- Exercise prompt: All of the lines below are to be transcribed faithfully, with pictures excluded from the copy.

CAD and scene scripts
* start *

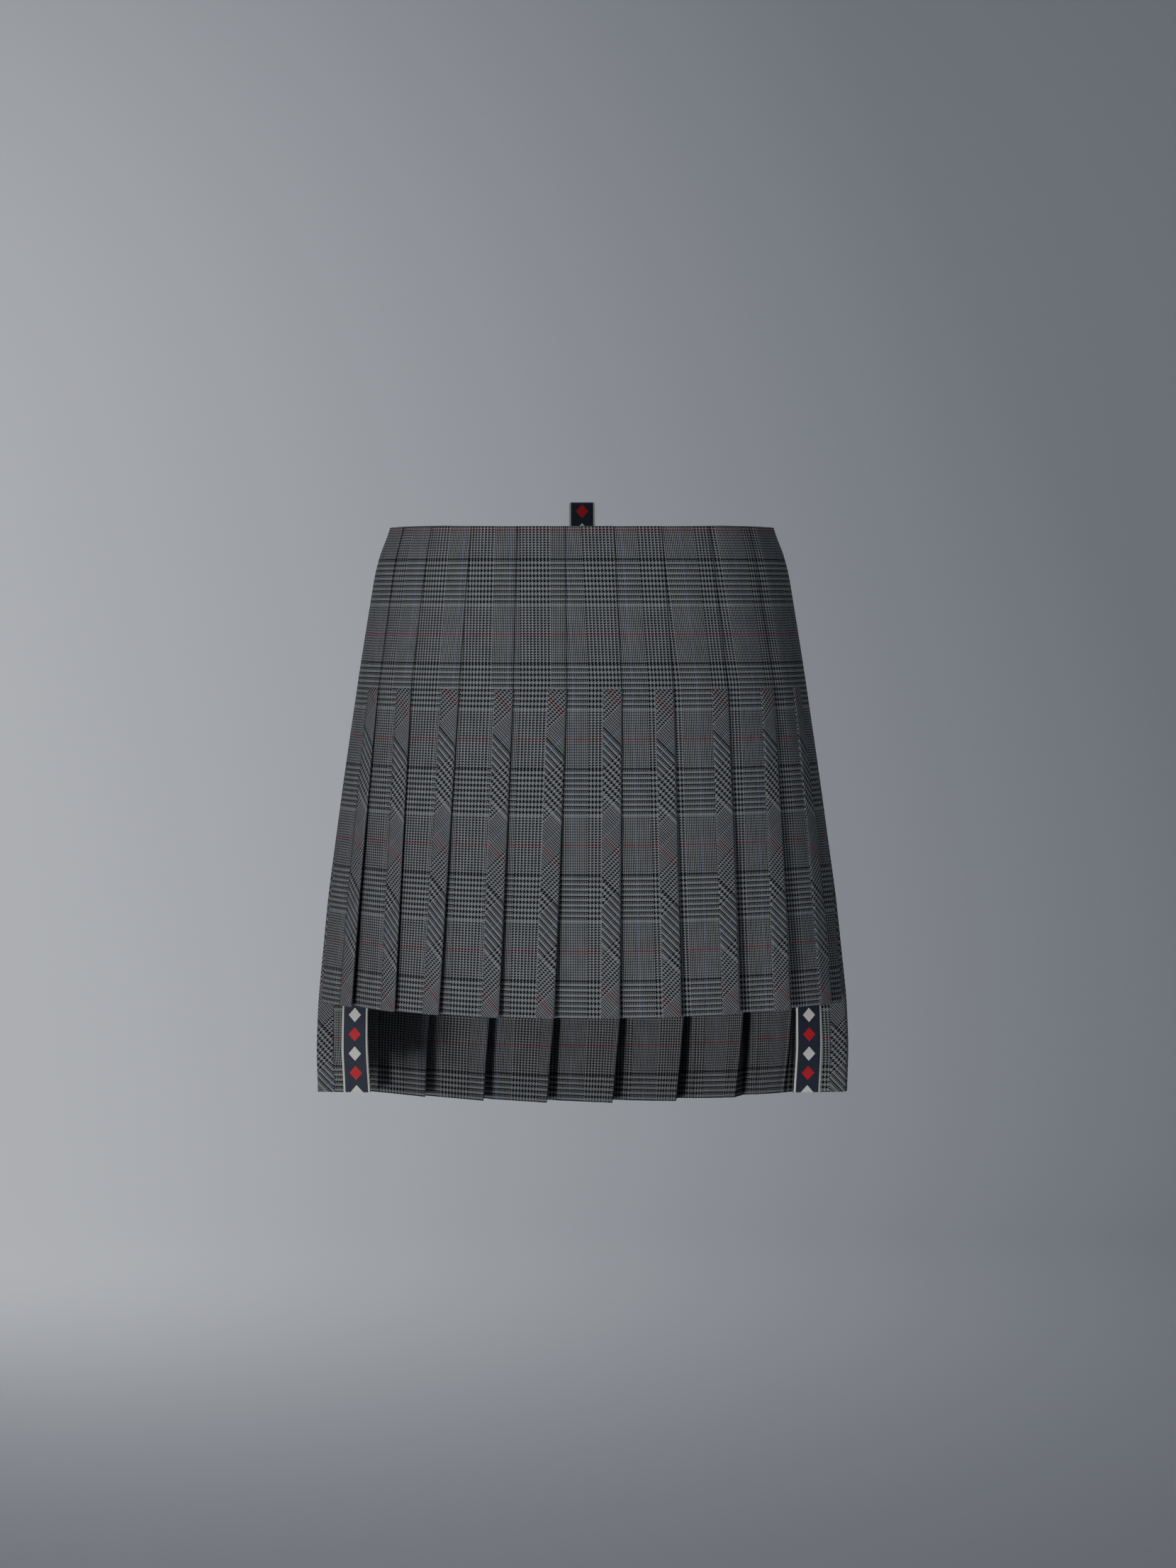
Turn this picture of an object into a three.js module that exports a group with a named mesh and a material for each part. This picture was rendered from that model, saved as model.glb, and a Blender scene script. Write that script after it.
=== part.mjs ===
// A knife-pleated mini skirt with a stepped hem, in the hollow form it has when it is worn.
// Millimetres, +Z up. The origin is the middle of the waist opening, where a wearer holds it up.
// The front faces -Y. Arcs run round the skirt from the centre front, positive towards +X.
import * as THREE from "three";

// The cloth and how its layers lie
const CLOTH = 1.0; // one layer of suiting
const AIR = 0.3; // between two layers, or two pieces, that lie on each other
const STEP = CLOTH + AIR; // from the middle of one layer to the middle of the next
const PLEAT_CLOTH = 86; // cloth from one outer fold to the next, the same from waist to hem

// Heights of the main lines
const WAIST = 0;
const HIP = -110; // the pleats are stitched flat above this line
const FRONT_HEM = -340; // at the front's side edges
const SIDE_HEM = -406;
const FRONT_DIP = 4; // the centre front hangs this much lower than the front's side edges
const FRONT_DIP_FROM = -40; // the y where the front starts to dip
const BACK_DIP = 22; // the centre back hangs this much lower than the sides
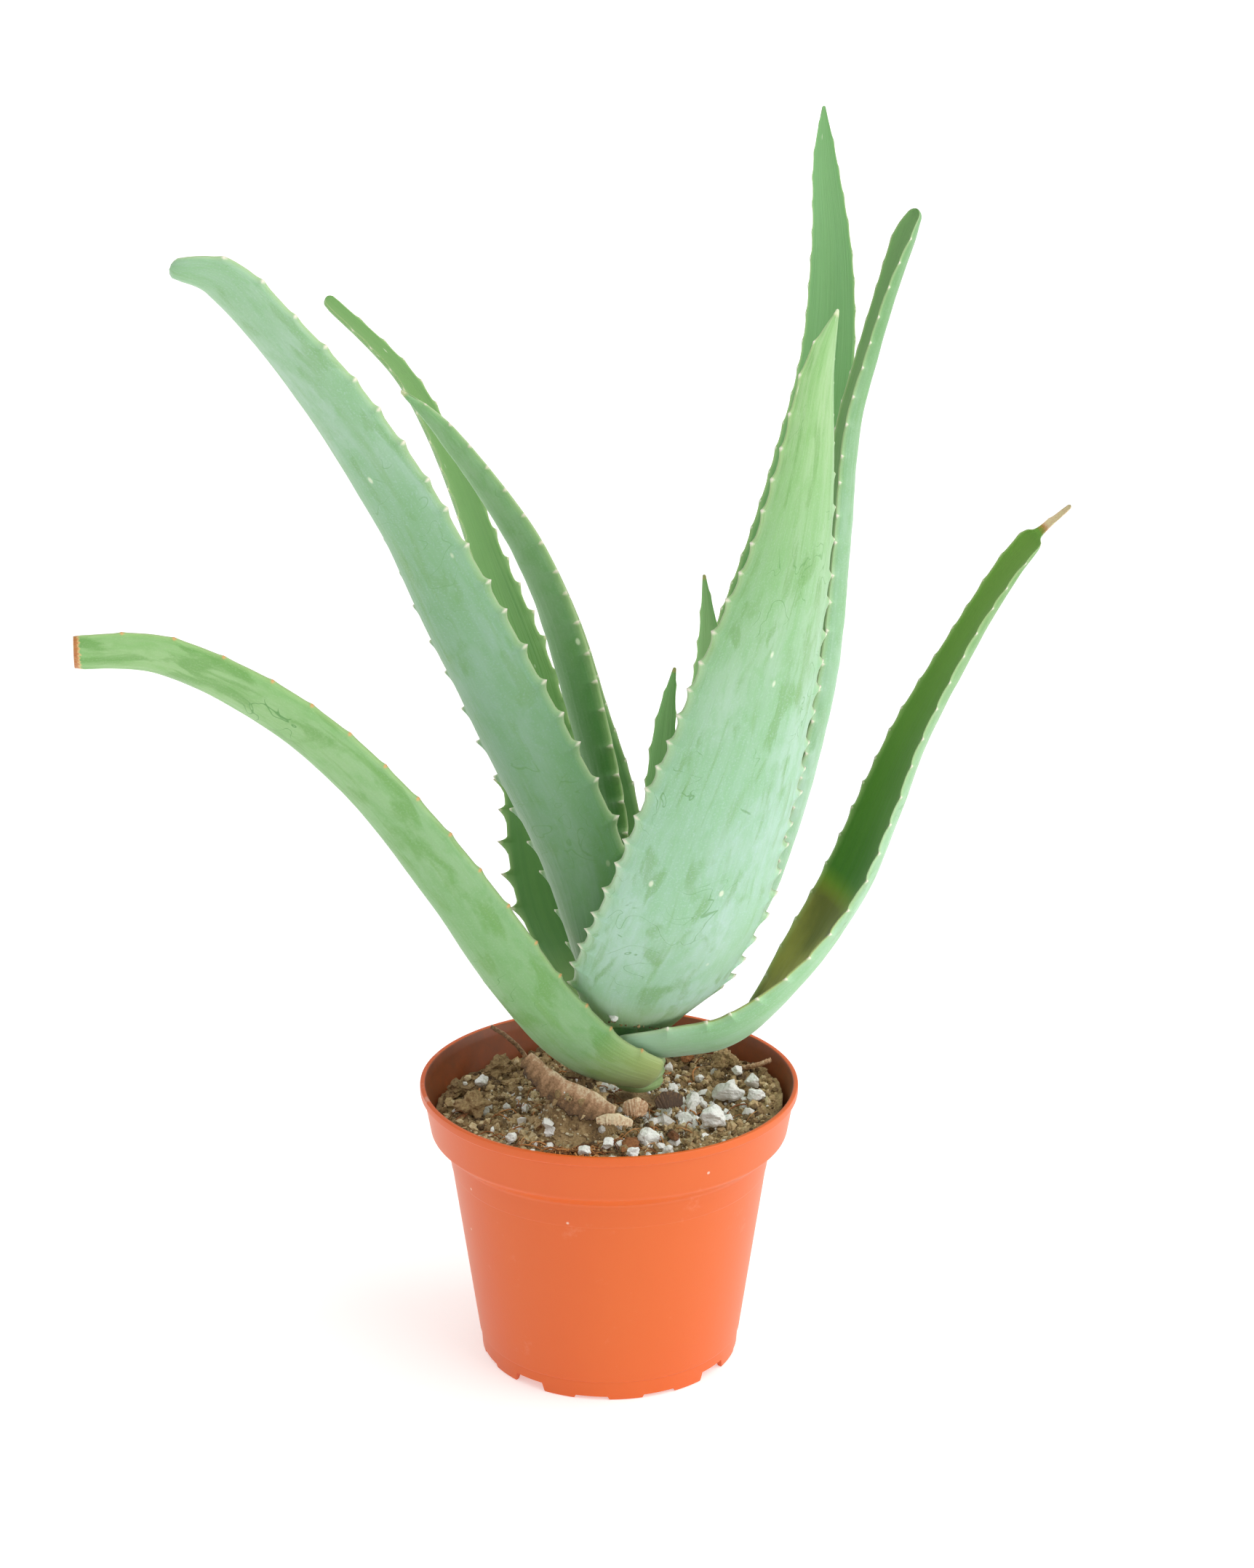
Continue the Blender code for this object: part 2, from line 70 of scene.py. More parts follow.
# heading: bearing the leaf grows towards, degrees from +X.  channel and belly: depth of the
# hollow upper face and of the rounded underside as shares of the half width.  Stations run
# base to tip: x, y, z, half width, turn about the leaf's own length in degrees.
LEAVES = {
    "leaf_low_left": dict(heading=200, channel=0.22, belly=0.62, stations=(
        (12, -12, 109, 11.5, 38), (-6, -18, 119, 13.8, 45), (-25, -27, 143, 14, 46),
        (-48, -39, 183, 13.5, 42), (-74, -47, 221, 12.5, 36), (-102, -54, 249, 11.5, 37),
        (-136, -60, 268, 9.5, 44), (-163, -64, 270, 8, 52))),
    "leaf_low_right": dict(heading=3, channel=0.34, belly=0.62, stations=(
        (7, -10, 119, 10.5, -30), (23, -10, 121, 13, -32), (41, -8, 126, 14.5, -26),
        (60, -5, 146, 15.5, -2), (78, -2, 173, 14.8, 12), (90, 0, 201, 13, 16),
        (100, 1, 226, 11.5, 12), (117, 3, 258, 9.2, 8), (130, 4, 279, 7.4, 14),
        (138, 4, 289, 5.5, 26), (141, 4, 292, 2.2, 30), (150, 4, 300, 1.5, 18))),
    "leaf_wide_front": dict(heading=-60, channel=0.16, belly=0.46, stations=(
        (10, -3, 125, 17, -14), (14, -21, 146, 26, -18), (24, -43, 177, 28.5, -14),
        (32, -57, 208, 26.5, -12), (40, -68, 240, 24, -8), (47, -78, 272, 20.5, -4),
        (54, -85, 304, 16, 3), (58, -89, 333, 12.3, 14), (61, -89, 359, 8, 20),
        (67, -84, 377, 0.9, 18))),
    "leaf_wide_left": dict(heading=212, channel=0.2, belly=0.58, stations=(
        (3, -5, 123, 11, 8), (-3, -12, 158, 14, 24), (-9, -17, 189, 17, 30),
        (-25, -27, 228, 17.2, 31), (-44, -38, 272, 16.3, 26), (-62, -49, 313, 15.5, 20),
        (-81, -60, 347, 14, 20), (-99, -69, 372, 11.8, 20), (-112, -75, 386, 9.5, 30),
        (-124, -80, 389, 5, 45))),
    "leaf_narrow_left": dict(heading=174, channel=0.6, belly=1.2, stations=(
        (11, 10, 130, 9, -12), (11, 8, 160, 11, -8), (8, 6, 195, 11.5, -2),
        (0, 3, 229, 11, 7), (-8, 2, 258, 10.2, 10), (-19, 0, 285, 9, 13),
        (-31, -1, 304, 7.5, 16), (-50, -4, 328, 5, 19), (-65, -7, 340, 1, 30))),
    "leaf_back_left": dict(heading=138, channel=0.25, belly=0.62, stations=(
        (1, 18, 117, 10, 5), (-9, 29, 135, 14, -24), (-17, 39, 156, 17, -32),
        (-23, 50, 190, 15.5, -27), (-30, 59, 228, 12.5, -12), (-41, 65, 265, 8.6, 4),
        (-54, 69, 301, 7, 12), (-70, 70, 332, 6, 17), (-95, 72, 357, 4.4, 14))),
    "leaf_tall_back": dict(heading=76, channel=0.14, belly=0.5, stations=(
        (16, 20, 118, 8.5, 25), (22, 38, 152, 12.5, 25), (31, 52, 186, 14, 25),
        (41, 60, 211, 15.5, 24), (56, 68, 249, 16, 23), (67, 72, 290, 13.5, 24),
        (75, 74, 334, 10.2, 26), (76, 74, 372, 7.6, 29), (73, 72, 404, 4.5, 30),
        (72, 68, 422, 0.8, 30))),
    "leaf_slim_back": dict(heading=32, channel=0.45, belly=1.1, stations=(
        (21, 9, 125, 6.5, -5), (44, 22, 154, 9.5, 2), (59, 33, 193, 9.8, -8),
        (69, 39, 238, 9.3, -15), (74, 44, 278, 8, -19), (78, 49, 316, 6.6, -24),
        (85, 53, 342, 5.6, -21), (92, 55, 365, 5.3, -16), (98, 57, 381, 5, 0),
        (102, 58, 388, 3.2, 10))),
    "leaf_young_large": dict(heading=80, channel=0.2, belly=0.7, stations=(
        (16, 8, 132, 5, 20), (26, 13, 174, 7.5, 18), (32, 17, 221, 7.2, 18),
        (34, 19, 246, 4.6, 16), (32, 20, 273, 0.7, 10))),
    "leaf_young_small": dict(heading=80, channel=0.2, belly=0.7, stations=(
        (11, 0, 134, 4, 20), (15, 0, 162, 5.5, 10), (17, 2, 200, 5.2, 10),
        (19, 4, 226, 3.6, 10), (22, 5, 245, 0.7, 10))),
    "leaf_youngest": dict(heading=120, channel=0.2, belly=0.9, stations=(
        (9, -8, 138, 2.4, -5), (8, -9, 162, 2.8, -10), (7, -9, 187, 0.7, -20))),
}

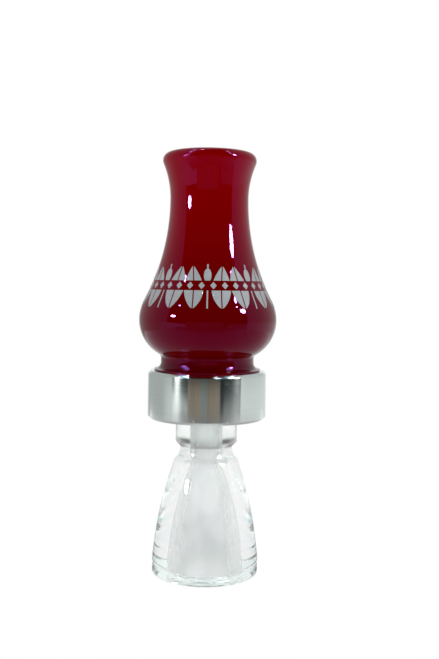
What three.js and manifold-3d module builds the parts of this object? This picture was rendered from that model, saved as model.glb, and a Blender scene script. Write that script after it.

* end *

- Solved problem:
Turn this picture of an object into a three.js module that exports a group with a named mesh and a material for each part. This picture was rendered from that model, saved as model.glb, and a Blender scene script. Write that script after it.
=== part.mjs ===
// A knife-pleated mini skirt with a stepped hem, in the hollow form it has when it is worn.
// Millimetres, +Z up. The origin is the middle of the waist opening, where a wearer holds it up.
// The front faces -Y. Arcs run round the skirt from the centre front, positive towards +X.
import * as THREE from "three";

// The cloth and how its layers lie
const CLOTH = 1.0; // one layer of suiting
const AIR = 0.3; // between two layers, or two pieces, that lie on each other
const STEP = CLOTH + AIR; // from the middle of one layer to the middle of the next
const PLEAT_CLOTH = 86; // cloth from one outer fold to the next, the same from waist to hem

// Heights of the main lines
const WAIST = 0;
const HIP = -110; // the pleats are stitched flat above this line
const FRONT_HEM = -340; // at the front's side edges
const SIDE_HEM = -406;
const FRONT_DIP = 4; // the centre front hangs this much lower than the front's side edges
const FRONT_DIP_FROM = -40; // the y where the front starts to dip
const BACK_DIP = 22; // the centre back hangs this much lower than the sides
Continue the Blender code for this object: part 2, from line 70 of scene.py. More parts follow.
# heading: bearing the leaf grows towards, degrees from +X.  channel and belly: depth of the
# hollow upper face and of the rounded underside as shares of the half width.  Stations run
# base to tip: x, y, z, half width, turn about the leaf's own length in degrees.
LEAVES = {
    "leaf_low_left": dict(heading=200, channel=0.22, belly=0.62, stations=(
        (12, -12, 109, 11.5, 38), (-6, -18, 119, 13.8, 45), (-25, -27, 143, 14, 46),
        (-48, -39, 183, 13.5, 42), (-74, -47, 221, 12.5, 36), (-102, -54, 249, 11.5, 37),
        (-136, -60, 268, 9.5, 44), (-163, -64, 270, 8, 52))),
    "leaf_low_right": dict(heading=3, channel=0.34, belly=0.62, stations=(
        (7, -10, 119, 10.5, -30), (23, -10, 121, 13, -32), (41, -8, 126, 14.5, -26),
        (60, -5, 146, 15.5, -2), (78, -2, 173, 14.8, 12), (90, 0, 201, 13, 16),
        (100, 1, 226, 11.5, 12), (117, 3, 258, 9.2, 8), (130, 4, 279, 7.4, 14),
        (138, 4, 289, 5.5, 26), (141, 4, 292, 2.2, 30), (150, 4, 300, 1.5, 18))),
    "leaf_wide_front": dict(heading=-60, channel=0.16, belly=0.46, stations=(
        (10, -3, 125, 17, -14), (14, -21, 146, 26, -18), (24, -43, 177, 28.5, -14),
        (32, -57, 208, 26.5, -12), (40, -68, 240, 24, -8), (47, -78, 272, 20.5, -4),
        (54, -85, 304, 16, 3), (58, -89, 333, 12.3, 14), (61, -89, 359, 8, 20),
        (67, -84, 377, 0.9, 18))),
    "leaf_wide_left": dict(heading=212, channel=0.2, belly=0.58, stations=(
        (3, -5, 123, 11, 8), (-3, -12, 158, 14, 24), (-9, -17, 189, 17, 30),
        (-25, -27, 228, 17.2, 31), (-44, -38, 272, 16.3, 26), (-62, -49, 313, 15.5, 20),
        (-81, -60, 347, 14, 20), (-99, -69, 372, 11.8, 20), (-112, -75, 386, 9.5, 30),
        (-124, -80, 389, 5, 45))),
    "leaf_narrow_left": dict(heading=174, channel=0.6, belly=1.2, stations=(
        (11, 10, 130, 9, -12), (11, 8, 160, 11, -8), (8, 6, 195, 11.5, -2),
        (0, 3, 229, 11, 7), (-8, 2, 258, 10.2, 10), (-19, 0, 285, 9, 13),
        (-31, -1, 304, 7.5, 16), (-50, -4, 328, 5, 19), (-65, -7, 340, 1, 30))),
    "leaf_back_left": dict(heading=138, channel=0.25, belly=0.62, stations=(
        (1, 18, 117, 10, 5), (-9, 29, 135, 14, -24), (-17, 39, 156, 17, -32),
        (-23, 50, 190, 15.5, -27), (-30, 59, 228, 12.5, -12), (-41, 65, 265, 8.6, 4),
        (-54, 69, 301, 7, 12), (-70, 70, 332, 6, 17), (-95, 72, 357, 4.4, 14))),
    "leaf_tall_back": dict(heading=76, channel=0.14, belly=0.5, stations=(
        (16, 20, 118, 8.5, 25), (22, 38, 152, 12.5, 25), (31, 52, 186, 14, 25),
        (41, 60, 211, 15.5, 24), (56, 68, 249, 16, 23), (67, 72, 290, 13.5, 24),
        (75, 74, 334, 10.2, 26), (76, 74, 372, 7.6, 29), (73, 72, 404, 4.5, 30),
        (72, 68, 422, 0.8, 30))),
    "leaf_slim_back": dict(heading=32, channel=0.45, belly=1.1, stations=(
        (21, 9, 125, 6.5, -5), (44, 22, 154, 9.5, 2), (59, 33, 193, 9.8, -8),
        (69, 39, 238, 9.3, -15), (74, 44, 278, 8, -19), (78, 49, 316, 6.6, -24),
        (85, 53, 342, 5.6, -21), (92, 55, 365, 5.3, -16), (98, 57, 381, 5, 0),
        (102, 58, 388, 3.2, 10))),
    "leaf_young_large": dict(heading=80, channel=0.2, belly=0.7, stations=(
        (16, 8, 132, 5, 20), (26, 13, 174, 7.5, 18), (32, 17, 221, 7.2, 18),
        (34, 19, 246, 4.6, 16), (32, 20, 273, 0.7, 10))),
    "leaf_young_small": dict(heading=80, channel=0.2, belly=0.7, stations=(
        (11, 0, 134, 4, 20), (15, 0, 162, 5.5, 10), (17, 2, 200, 5.2, 10),
        (19, 4, 226, 3.6, 10), (22, 5, 245, 0.7, 10))),
    "leaf_youngest": dict(heading=120, channel=0.2, belly=0.9, stations=(
        (9, -8, 138, 2.4, -5), (8, -9, 162, 2.8, -10), (7, -9, 187, 0.7, -20))),
}

What three.js and manifold-3d module builds the parts of this object? This picture was rendered from that model, saved as model.glb, and a Blender scene script. Write that script after it.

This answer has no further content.